[Directions for this task] Produce word for word the lines of the data below running from the one that has "obj.matrix_world = world" to the one that has "KNIT, WOVEN, DOUBLED, PATCH, HOOK_AND_LOOP, FILM", inclusive, and no others.

[Entries supplied]
= = = =

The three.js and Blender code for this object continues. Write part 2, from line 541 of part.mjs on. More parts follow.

= = = =

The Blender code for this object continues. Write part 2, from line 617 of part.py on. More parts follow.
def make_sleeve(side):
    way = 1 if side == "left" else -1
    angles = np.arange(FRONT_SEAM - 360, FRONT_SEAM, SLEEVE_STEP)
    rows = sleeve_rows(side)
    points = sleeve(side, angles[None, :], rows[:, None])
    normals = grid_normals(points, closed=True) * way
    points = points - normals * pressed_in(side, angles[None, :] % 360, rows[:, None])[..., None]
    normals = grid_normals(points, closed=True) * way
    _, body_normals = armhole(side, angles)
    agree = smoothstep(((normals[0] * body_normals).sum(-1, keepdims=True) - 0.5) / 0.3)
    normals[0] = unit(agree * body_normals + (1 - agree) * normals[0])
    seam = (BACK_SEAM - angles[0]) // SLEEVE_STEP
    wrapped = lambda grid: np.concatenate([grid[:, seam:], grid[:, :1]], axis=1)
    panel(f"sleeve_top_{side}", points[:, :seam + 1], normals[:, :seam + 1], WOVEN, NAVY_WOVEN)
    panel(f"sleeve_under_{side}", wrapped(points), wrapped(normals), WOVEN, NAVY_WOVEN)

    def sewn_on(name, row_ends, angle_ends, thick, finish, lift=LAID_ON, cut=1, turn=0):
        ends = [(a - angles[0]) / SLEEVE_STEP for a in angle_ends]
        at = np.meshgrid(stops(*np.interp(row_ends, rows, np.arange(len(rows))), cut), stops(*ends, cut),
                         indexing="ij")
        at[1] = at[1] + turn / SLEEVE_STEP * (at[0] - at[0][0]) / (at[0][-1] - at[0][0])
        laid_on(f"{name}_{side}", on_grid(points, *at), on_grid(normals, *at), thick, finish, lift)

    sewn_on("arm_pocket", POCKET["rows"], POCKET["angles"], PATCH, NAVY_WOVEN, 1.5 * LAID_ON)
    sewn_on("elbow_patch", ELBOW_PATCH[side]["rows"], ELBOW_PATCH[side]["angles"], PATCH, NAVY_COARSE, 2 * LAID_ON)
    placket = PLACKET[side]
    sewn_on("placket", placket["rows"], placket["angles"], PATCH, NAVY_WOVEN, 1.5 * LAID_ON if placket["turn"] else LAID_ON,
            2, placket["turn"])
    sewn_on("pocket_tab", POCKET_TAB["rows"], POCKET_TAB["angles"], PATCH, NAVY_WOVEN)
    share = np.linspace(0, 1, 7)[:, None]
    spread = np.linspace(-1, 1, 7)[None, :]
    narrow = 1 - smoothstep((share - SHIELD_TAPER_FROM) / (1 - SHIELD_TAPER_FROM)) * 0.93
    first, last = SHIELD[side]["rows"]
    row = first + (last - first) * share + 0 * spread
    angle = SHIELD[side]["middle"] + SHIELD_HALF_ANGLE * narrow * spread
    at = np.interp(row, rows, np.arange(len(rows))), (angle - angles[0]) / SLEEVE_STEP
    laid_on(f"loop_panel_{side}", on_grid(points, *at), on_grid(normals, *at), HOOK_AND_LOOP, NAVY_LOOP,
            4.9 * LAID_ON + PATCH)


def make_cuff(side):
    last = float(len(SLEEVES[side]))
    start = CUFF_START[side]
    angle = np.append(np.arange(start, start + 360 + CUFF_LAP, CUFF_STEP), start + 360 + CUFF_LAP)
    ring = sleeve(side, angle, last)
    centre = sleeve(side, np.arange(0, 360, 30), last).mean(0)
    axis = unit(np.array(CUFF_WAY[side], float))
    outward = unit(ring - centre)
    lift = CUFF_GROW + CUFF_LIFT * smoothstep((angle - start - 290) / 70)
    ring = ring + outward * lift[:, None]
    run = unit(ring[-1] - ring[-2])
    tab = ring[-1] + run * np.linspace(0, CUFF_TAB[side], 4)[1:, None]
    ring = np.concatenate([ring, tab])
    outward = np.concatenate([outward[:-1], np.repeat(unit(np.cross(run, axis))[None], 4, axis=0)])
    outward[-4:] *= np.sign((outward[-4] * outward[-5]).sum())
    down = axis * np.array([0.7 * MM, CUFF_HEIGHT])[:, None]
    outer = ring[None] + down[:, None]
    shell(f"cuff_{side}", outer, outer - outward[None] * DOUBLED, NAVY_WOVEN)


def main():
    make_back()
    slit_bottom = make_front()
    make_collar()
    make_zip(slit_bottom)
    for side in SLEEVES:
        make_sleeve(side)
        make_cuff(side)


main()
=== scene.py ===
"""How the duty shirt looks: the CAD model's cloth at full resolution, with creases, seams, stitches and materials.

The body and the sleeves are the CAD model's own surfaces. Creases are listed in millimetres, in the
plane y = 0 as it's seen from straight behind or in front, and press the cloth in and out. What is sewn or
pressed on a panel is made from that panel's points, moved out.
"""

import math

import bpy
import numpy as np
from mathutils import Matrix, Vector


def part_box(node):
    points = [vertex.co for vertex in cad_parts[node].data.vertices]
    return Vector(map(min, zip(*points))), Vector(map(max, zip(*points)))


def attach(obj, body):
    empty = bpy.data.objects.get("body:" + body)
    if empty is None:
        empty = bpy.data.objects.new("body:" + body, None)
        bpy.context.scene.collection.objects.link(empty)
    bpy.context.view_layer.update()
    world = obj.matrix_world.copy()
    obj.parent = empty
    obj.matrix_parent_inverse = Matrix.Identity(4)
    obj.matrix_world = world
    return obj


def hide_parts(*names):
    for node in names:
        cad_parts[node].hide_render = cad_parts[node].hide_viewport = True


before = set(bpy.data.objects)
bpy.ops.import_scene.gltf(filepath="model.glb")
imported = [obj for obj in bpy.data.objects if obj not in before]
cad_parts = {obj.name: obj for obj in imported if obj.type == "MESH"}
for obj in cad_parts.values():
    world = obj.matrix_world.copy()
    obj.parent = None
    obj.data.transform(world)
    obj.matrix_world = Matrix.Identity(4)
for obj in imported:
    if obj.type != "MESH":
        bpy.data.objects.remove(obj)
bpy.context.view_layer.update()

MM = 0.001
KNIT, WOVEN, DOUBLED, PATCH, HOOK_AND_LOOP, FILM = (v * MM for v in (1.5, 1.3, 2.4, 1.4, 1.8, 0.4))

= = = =

[Written solution]
    obj.matrix_world = world
    return obj


def hide_parts(*names):
    for node in names:
        cad_parts[node].hide_render = cad_parts[node].hide_viewport = True


before = set(bpy.data.objects)
bpy.ops.import_scene.gltf(filepath="model.glb")
imported = [obj for obj in bpy.data.objects if obj not in before]
cad_parts = {obj.name: obj for obj in imported if obj.type == "MESH"}
for obj in cad_parts.values():
    world = obj.matrix_world.copy()
    obj.parent = None
    obj.data.transform(world)
    obj.matrix_world = Matrix.Identity(4)
for obj in imported:
    if obj.type != "MESH":
        bpy.data.objects.remove(obj)
bpy.context.view_layer.update()

MM = 0.001
KNIT, WOVEN, DOUBLED, PATCH, HOOK_AND_LOOP, FILM = (v * MM for v in (1.5, 1.3, 2.4, 1.4, 1.8, 0.4))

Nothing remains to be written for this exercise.